Task directions:
Your output must consist solely of the lines from the one containing "Write part 3" through the end of the records, reproduced exactly.

Provided information:
────────────────
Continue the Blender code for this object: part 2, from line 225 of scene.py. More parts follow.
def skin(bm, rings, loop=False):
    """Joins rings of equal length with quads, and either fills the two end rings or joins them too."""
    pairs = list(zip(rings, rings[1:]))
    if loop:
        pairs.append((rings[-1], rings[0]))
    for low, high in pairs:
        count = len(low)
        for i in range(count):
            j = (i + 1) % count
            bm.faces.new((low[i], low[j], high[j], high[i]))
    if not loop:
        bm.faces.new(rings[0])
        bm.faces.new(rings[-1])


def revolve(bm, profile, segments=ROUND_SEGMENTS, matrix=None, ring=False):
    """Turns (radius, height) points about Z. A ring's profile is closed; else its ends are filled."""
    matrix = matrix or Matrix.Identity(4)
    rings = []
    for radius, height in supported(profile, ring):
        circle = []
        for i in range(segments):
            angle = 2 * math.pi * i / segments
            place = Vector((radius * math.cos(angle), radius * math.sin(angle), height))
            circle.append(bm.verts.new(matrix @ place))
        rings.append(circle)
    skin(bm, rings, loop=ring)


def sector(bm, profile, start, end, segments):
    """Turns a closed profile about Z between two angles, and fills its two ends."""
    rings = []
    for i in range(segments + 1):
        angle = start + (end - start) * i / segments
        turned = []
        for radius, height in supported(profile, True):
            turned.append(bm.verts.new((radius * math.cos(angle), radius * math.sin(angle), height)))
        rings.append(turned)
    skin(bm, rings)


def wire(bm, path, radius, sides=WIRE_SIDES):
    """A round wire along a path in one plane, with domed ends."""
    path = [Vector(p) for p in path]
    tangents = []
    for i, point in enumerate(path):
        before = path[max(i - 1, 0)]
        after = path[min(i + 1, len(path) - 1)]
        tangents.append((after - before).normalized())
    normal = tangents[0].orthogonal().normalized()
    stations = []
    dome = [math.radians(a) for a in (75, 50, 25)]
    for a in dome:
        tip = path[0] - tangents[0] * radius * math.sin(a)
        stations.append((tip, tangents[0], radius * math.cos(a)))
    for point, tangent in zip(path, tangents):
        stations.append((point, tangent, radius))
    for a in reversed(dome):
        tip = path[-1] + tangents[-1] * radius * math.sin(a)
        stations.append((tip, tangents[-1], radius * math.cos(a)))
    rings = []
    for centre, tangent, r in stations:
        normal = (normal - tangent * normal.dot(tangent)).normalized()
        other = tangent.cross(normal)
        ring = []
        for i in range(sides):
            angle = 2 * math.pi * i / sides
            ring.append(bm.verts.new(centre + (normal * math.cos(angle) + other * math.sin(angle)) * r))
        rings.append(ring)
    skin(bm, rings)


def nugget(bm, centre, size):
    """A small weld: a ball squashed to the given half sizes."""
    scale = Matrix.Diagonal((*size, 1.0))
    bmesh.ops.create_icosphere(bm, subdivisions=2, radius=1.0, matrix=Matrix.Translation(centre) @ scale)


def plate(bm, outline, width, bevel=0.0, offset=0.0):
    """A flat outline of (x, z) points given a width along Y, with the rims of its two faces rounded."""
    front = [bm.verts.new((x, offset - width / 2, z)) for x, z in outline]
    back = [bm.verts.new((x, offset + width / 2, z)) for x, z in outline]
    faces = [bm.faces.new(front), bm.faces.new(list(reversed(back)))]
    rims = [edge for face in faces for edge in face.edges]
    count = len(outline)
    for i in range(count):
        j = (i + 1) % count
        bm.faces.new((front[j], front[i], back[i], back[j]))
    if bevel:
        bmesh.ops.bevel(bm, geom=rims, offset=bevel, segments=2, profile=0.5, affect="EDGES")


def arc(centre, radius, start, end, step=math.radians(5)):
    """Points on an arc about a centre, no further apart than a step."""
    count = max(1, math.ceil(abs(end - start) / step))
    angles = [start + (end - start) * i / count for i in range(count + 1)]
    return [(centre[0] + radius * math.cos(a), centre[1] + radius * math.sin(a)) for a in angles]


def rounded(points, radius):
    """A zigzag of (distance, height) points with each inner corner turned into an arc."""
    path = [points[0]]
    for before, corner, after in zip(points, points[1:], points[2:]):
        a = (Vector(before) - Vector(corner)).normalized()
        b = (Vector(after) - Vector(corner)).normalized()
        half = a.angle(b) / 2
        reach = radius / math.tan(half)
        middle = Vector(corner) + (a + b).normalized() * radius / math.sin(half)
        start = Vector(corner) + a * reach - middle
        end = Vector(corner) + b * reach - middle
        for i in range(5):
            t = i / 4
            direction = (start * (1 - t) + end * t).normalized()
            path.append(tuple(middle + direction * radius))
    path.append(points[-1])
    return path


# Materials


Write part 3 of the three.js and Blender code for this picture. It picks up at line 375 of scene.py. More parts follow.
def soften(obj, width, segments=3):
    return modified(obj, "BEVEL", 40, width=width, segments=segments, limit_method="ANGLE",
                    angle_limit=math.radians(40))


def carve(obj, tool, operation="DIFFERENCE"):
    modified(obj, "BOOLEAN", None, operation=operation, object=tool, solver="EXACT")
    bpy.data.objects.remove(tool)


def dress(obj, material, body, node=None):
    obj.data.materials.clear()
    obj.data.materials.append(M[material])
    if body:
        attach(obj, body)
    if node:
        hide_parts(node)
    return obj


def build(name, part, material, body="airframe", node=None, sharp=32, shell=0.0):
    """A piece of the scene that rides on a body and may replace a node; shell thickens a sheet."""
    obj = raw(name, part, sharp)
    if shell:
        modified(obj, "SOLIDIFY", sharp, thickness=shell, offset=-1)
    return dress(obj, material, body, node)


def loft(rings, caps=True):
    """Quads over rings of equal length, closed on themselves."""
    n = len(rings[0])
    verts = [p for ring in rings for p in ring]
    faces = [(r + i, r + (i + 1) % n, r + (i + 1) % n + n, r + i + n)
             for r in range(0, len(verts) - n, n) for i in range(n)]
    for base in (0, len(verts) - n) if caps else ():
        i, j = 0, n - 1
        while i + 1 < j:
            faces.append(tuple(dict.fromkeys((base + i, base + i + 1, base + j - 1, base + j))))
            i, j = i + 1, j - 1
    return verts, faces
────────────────
Task output:
Write part 3 of the three.js and Blender code for this picture. It picks up at line 375 of scene.py. More parts follow.
def soften(obj, width, segments=3):
    return modified(obj, "BEVEL", 40, width=width, segments=segments, limit_method="ANGLE",
                    angle_limit=math.radians(40))


def carve(obj, tool, operation="DIFFERENCE"):
    modified(obj, "BOOLEAN", None, operation=operation, object=tool, solver="EXACT")
    bpy.data.objects.remove(tool)


def dress(obj, material, body, node=None):
    obj.data.materials.clear()
    obj.data.materials.append(M[material])
    if body:
        attach(obj, body)
    if node:
        hide_parts(node)
    return obj


def build(name, part, material, body="airframe", node=None, sharp=32, shell=0.0):
    """A piece of the scene that rides on a body and may replace a node; shell thickens a sheet."""
    obj = raw(name, part, sharp)
    if shell:
        modified(obj, "SOLIDIFY", sharp, thickness=shell, offset=-1)
    return dress(obj, material, body, node)


def loft(rings, caps=True):
    """Quads over rings of equal length, closed on themselves."""
    n = len(rings[0])
    verts = [p for ring in rings for p in ring]
    faces = [(r + i, r + (i + 1) % n, r + (i + 1) % n + n, r + i + n)
             for r in range(0, len(verts) - n, n) for i in range(n)]
    for base in (0, len(verts) - n) if caps else ():
        i, j = 0, n - 1
        while i + 1 < j:
            faces.append(tuple(dict.fromkeys((base + i, base + i + 1, base + j - 1, base + j))))
            i, j = i + 1, j - 1
    return verts, faces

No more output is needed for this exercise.